El-Huni argues that Cafu’s model is more scalable and easier to upgrade as the technology for EVs develops.
“When you develop fixed infrastructure, you’re taking key locations in cities,” he says, adding that it essentially requires its own electricity grid which needs to be connected to the main grid. “And because the technology is evolving so quickly, five to 10 years from today, that infrastructure you developed becomes obsolete and it [requires] significant investment to replace it.”
The startup has been predominantly funded by Al Ghurair himself, with some debt leveraged for growth and expansion. It is now eyeing up the regional markets for its fuel delivery service and hoping to roll out its EV service beyond Montreal.

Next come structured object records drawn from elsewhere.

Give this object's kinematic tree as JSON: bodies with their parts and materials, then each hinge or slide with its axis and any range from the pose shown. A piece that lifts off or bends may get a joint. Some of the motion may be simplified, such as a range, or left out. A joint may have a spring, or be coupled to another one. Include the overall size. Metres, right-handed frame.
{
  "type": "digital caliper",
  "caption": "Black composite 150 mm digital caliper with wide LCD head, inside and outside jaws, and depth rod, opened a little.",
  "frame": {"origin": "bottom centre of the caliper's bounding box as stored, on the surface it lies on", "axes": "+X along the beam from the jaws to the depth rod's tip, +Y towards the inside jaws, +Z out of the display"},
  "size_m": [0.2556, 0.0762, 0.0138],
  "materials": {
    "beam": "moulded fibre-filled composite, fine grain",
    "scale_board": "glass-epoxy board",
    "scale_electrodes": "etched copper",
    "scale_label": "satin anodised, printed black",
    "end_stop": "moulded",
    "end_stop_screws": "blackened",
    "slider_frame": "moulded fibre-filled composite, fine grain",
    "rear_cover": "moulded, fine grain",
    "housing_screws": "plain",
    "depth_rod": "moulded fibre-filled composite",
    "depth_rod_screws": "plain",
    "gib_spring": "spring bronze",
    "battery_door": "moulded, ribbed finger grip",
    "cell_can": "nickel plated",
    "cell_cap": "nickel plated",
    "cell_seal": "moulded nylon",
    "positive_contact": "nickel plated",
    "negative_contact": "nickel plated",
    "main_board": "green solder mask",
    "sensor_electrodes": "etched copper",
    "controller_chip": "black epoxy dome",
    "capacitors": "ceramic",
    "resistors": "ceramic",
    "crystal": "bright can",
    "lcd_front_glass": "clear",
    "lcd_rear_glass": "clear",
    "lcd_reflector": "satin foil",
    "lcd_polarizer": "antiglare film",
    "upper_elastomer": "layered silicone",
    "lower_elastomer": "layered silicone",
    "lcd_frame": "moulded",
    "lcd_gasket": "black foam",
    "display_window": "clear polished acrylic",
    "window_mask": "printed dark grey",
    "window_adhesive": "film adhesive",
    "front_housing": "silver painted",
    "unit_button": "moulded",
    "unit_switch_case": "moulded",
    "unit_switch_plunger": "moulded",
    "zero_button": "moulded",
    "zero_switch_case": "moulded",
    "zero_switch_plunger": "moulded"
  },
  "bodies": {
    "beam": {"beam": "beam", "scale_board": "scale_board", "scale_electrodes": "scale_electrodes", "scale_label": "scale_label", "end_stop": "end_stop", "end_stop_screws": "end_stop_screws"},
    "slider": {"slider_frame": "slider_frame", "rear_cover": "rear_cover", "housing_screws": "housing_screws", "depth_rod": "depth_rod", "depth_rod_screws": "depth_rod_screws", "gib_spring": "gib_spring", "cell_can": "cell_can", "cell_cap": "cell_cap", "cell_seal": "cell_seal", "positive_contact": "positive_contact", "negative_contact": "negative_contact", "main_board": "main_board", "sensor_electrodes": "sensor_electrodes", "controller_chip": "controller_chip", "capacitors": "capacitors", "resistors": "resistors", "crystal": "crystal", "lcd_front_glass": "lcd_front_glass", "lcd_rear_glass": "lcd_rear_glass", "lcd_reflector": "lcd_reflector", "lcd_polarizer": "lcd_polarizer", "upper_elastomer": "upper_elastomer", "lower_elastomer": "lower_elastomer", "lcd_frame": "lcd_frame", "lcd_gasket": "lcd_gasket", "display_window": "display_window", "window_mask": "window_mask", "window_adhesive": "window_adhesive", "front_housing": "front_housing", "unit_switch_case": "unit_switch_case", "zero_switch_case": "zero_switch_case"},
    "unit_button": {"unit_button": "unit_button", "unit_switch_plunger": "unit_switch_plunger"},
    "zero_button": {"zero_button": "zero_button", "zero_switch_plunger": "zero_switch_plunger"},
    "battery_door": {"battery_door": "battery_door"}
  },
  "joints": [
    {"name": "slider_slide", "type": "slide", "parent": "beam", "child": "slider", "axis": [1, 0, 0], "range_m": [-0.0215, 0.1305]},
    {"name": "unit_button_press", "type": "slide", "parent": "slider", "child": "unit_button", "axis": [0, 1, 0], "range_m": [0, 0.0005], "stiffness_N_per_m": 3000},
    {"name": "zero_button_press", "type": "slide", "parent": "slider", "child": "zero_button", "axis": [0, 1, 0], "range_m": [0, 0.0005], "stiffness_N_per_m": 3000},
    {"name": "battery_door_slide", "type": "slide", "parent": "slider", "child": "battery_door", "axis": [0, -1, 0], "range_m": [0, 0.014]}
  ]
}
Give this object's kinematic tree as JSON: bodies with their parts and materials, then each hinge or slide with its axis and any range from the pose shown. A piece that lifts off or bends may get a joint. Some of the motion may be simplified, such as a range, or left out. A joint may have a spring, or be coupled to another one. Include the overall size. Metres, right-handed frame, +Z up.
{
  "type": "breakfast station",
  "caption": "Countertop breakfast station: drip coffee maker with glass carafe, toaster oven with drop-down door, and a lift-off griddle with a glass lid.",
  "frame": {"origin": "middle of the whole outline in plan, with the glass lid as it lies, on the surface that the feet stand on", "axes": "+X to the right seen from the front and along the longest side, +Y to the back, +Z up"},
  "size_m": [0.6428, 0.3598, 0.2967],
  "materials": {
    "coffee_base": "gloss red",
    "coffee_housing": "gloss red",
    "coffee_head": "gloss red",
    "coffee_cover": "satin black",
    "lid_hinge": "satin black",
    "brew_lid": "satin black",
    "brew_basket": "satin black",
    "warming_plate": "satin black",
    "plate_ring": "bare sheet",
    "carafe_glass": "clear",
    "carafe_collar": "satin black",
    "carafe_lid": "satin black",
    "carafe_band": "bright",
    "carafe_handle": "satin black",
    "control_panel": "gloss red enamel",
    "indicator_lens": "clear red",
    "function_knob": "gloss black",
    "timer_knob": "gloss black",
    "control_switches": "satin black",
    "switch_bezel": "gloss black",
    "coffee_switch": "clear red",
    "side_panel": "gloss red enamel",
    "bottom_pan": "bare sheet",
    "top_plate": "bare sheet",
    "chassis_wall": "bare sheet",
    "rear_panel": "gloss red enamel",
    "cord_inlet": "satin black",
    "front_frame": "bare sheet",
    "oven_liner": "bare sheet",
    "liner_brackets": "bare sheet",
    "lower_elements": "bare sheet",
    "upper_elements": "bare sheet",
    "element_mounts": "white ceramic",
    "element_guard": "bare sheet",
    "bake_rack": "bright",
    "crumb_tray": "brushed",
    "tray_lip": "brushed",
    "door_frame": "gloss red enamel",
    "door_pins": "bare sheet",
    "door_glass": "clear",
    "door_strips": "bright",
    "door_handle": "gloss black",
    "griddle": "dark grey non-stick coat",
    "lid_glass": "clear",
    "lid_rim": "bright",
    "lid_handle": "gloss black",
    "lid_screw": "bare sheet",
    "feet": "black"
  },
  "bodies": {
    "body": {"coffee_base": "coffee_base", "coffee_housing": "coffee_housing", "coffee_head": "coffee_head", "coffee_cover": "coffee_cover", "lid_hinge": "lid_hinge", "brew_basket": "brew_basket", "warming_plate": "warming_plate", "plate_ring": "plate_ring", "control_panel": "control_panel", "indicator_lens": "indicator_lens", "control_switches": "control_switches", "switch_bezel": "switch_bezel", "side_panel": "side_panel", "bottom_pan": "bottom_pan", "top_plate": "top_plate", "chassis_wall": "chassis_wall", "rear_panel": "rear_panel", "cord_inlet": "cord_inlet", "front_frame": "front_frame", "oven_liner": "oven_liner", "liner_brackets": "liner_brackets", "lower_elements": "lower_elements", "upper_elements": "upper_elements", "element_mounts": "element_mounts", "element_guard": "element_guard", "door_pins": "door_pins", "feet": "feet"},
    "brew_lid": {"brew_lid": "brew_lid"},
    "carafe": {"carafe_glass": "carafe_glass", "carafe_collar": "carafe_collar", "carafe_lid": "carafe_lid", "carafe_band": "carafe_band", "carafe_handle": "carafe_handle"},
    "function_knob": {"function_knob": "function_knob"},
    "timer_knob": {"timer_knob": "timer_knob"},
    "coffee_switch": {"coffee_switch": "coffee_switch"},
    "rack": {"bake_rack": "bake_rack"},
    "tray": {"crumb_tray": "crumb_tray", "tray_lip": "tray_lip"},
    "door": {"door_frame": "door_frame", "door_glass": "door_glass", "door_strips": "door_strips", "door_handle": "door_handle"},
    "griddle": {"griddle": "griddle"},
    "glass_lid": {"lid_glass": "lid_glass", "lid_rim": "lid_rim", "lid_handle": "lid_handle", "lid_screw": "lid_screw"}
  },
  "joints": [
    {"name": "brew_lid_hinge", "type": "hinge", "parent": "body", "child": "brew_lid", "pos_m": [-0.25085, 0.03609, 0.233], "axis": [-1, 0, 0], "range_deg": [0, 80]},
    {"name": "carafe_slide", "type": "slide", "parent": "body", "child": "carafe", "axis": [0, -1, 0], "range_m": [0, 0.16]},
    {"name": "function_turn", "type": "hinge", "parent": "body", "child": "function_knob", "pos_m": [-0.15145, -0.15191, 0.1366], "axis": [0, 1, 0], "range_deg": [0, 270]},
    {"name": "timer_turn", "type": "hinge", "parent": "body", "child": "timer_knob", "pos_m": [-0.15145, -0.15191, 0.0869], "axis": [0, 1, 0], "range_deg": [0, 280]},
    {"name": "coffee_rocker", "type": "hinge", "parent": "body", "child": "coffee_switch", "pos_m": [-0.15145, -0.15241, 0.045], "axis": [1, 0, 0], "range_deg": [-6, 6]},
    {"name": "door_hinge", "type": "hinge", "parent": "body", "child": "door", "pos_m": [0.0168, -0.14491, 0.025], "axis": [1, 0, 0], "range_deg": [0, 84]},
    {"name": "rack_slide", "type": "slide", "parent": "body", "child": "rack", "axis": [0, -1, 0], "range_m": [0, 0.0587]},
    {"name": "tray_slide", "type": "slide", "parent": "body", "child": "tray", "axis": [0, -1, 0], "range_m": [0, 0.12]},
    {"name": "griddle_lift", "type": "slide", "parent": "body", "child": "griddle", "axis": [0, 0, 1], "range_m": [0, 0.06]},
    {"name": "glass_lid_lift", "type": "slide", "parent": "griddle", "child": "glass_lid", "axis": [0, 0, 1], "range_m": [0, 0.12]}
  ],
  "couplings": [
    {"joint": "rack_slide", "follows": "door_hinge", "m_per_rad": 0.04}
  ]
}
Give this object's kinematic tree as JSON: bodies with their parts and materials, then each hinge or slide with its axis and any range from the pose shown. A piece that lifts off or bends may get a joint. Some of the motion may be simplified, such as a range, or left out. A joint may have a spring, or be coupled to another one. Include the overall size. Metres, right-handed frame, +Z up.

But the farther it expands, the greater the regulatory hurdles it will face.
“We’re operating in areas that did not exist before we launch, which means we have to work closely with regulators, which takes time,” says El-Huni. “Financing is another major challenge, especially because we took an approach to reduce the amount of equity fundraising. Talent is also a big challenge. The reality is we are aiming to be global leaders of what we do, we want to attract the best talent globally, but we’re no longer competing on a domestic level for talent, it’s on a global level which is a lot more competitive.”
Yet despite this, El-Huni retains a positive outlook.
“We’re in a global economy, why just focus on the markets around us? We’ve developed something that has a global application and implication, why restrict ourselves to imaginary borders?” “Rashid [al Ghurair] always had a global ambition and not be the startup that gets acquired by a global player, but to be that global tech company that expands.”